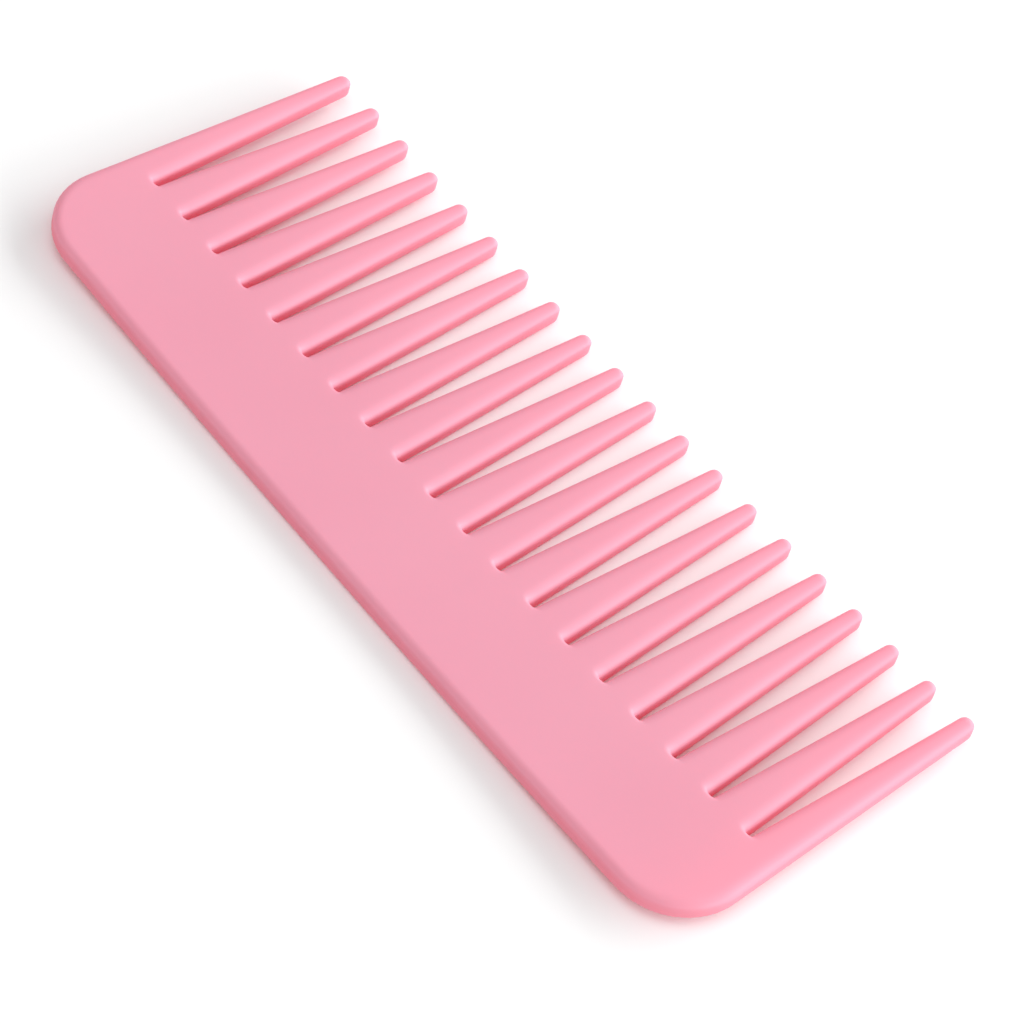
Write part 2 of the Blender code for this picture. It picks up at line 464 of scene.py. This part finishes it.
def studio_floor():
    """A wide pale floor that the comb lies on."""
    bm = bmesh.new()
    bmesh.ops.create_grid(bm, x_segments=4, y_segments=4, size=FLOOR_HALF_SIZE)
    mesh = bpy.data.meshes.new("studio_floor")
    bm.to_mesh(mesh)
    bm.free()
    floor = bpy.data.objects.new("studio_floor", mesh)
    floor.location.z = -FLOOR_GAP
    bpy.context.scene.collection.objects.link(floor)
    material = bpy.data.materials.new("pale_floor")
    material.use_nodes = True
    shader = material.node_tree.nodes["Principled BSDF"]
    shader.inputs["Base Color"].default_value = FLOOR_COLOUR
    shader.inputs["Roughness"].default_value = FLOOR_ROUGHNESS
    shader.inputs["Specular IOR Level"].default_value = 0.0
    mesh.materials.append(material)


def soft_light(name, azimuth, elevation, width, height, power):
    """A large studio lamp that faces the comb. Its two angles are in degrees, azimuth from +X towards +Y."""
    turn, lift = math.radians(azimuth), math.radians(elevation)
    towards = Vector((math.cos(turn) * math.cos(lift), math.sin(turn) * math.cos(lift), math.sin(lift)))
    light = bpy.data.lights.new(name, "AREA")
    light.shape = "RECTANGLE"
    light.size, light.size_y = width, height
    light.energy = power
    lamp = bpy.data.objects.new(name, light)
    lamp.location = towards * LAMP_DISTANCE
    lamp.rotation_mode = "QUATERNION"
    lamp.rotation_quaternion = towards.to_track_quat("Z", "Y")
    bpy.context.scene.collection.objects.link(lamp)


def studio_light():
    """Plain soft light: a pale room, a wide low window beyond the teeth, and two soft lamps."""
    world = bpy.data.worlds.new("pale_room")
    world.use_nodes = True
    world.node_tree.nodes["Background"].inputs["Color"].default_value = (1, 1, 1, 1)
    world.node_tree.nodes["Background"].inputs["Strength"].default_value = ROOM_LIGHT
    bpy.context.scene.world = world
    soft_light("window", azimuth=70, elevation=22, width=2.0, height=0.8, power=22.0)
    soft_light("end_lamp", azimuth=12, elevation=16, width=0.8, height=0.5, power=6.0)
    soft_light("overhead_lamp", azimuth=270, elevation=72, width=1.2, height=1.2, power=6.0)


def camera():
    """The camera: above the +X end on the back's side, turned so that the comb runs down to the right."""
    lens = bpy.data.cameras.new("camera")
    lens.lens = CAMERA_LENS
    lens.clip_start = CLIP_START
    lens.clip_end = CLIP_END
    item = bpy.data.objects.new("camera", lens)
    level = (CAMERA_PLACE - CAMERA_AIM).to_track_quat("Z", "Y").to_matrix().to_4x4()
    item.matrix_world = Matrix.Translation(CAMERA_PLACE) @ level @ Matrix.Rotation(CAMERA_ROLL, 4, "Z")
    bpy.context.scene.collection.objects.link(item)
    bpy.context.scene.camera = item


comb = build_comb()
comb.data.materials.append(satin_plastic())
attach(comb, "root")
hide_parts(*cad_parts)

studio_floor()
studio_light()
camera()
bpy.context.scene.view_settings.view_transform = "Standard"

# [What needs to be done]
Write down again the exact lines running from the beginning of the data to the line containing "mesh.materials.append(material)", with both ends included.

# [Problem solution]
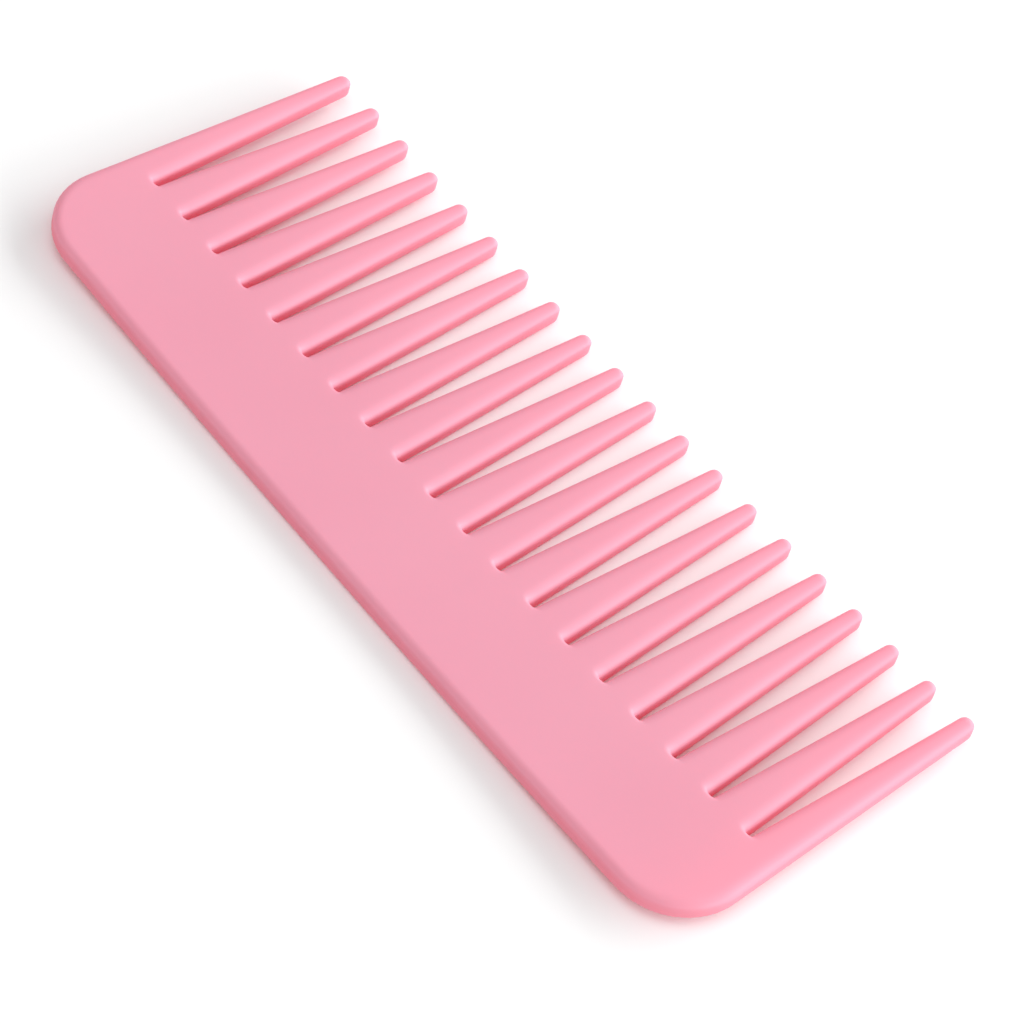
Write part 2 of the Blender code for this picture. It picks up at line 464 of scene.py. This part finishes it.
def studio_floor():
    """A wide pale floor that the comb lies on."""
    bm = bmesh.new()
    bmesh.ops.create_grid(bm, x_segments=4, y_segments=4, size=FLOOR_HALF_SIZE)
    mesh = bpy.data.meshes.new("studio_floor")
    bm.to_mesh(mesh)
    bm.free()
    floor = bpy.data.objects.new("studio_floor", mesh)
    floor.location.z = -FLOOR_GAP
    bpy.context.scene.collection.objects.link(floor)
    material = bpy.data.materials.new("pale_floor")
    material.use_nodes = True
    shader = material.node_tree.nodes["Principled BSDF"]
    shader.inputs["Base Color"].default_value = FLOOR_COLOUR
    shader.inputs["Roughness"].default_value = FLOOR_ROUGHNESS
    shader.inputs["Specular IOR Level"].default_value = 0.0
    mesh.materials.append(material)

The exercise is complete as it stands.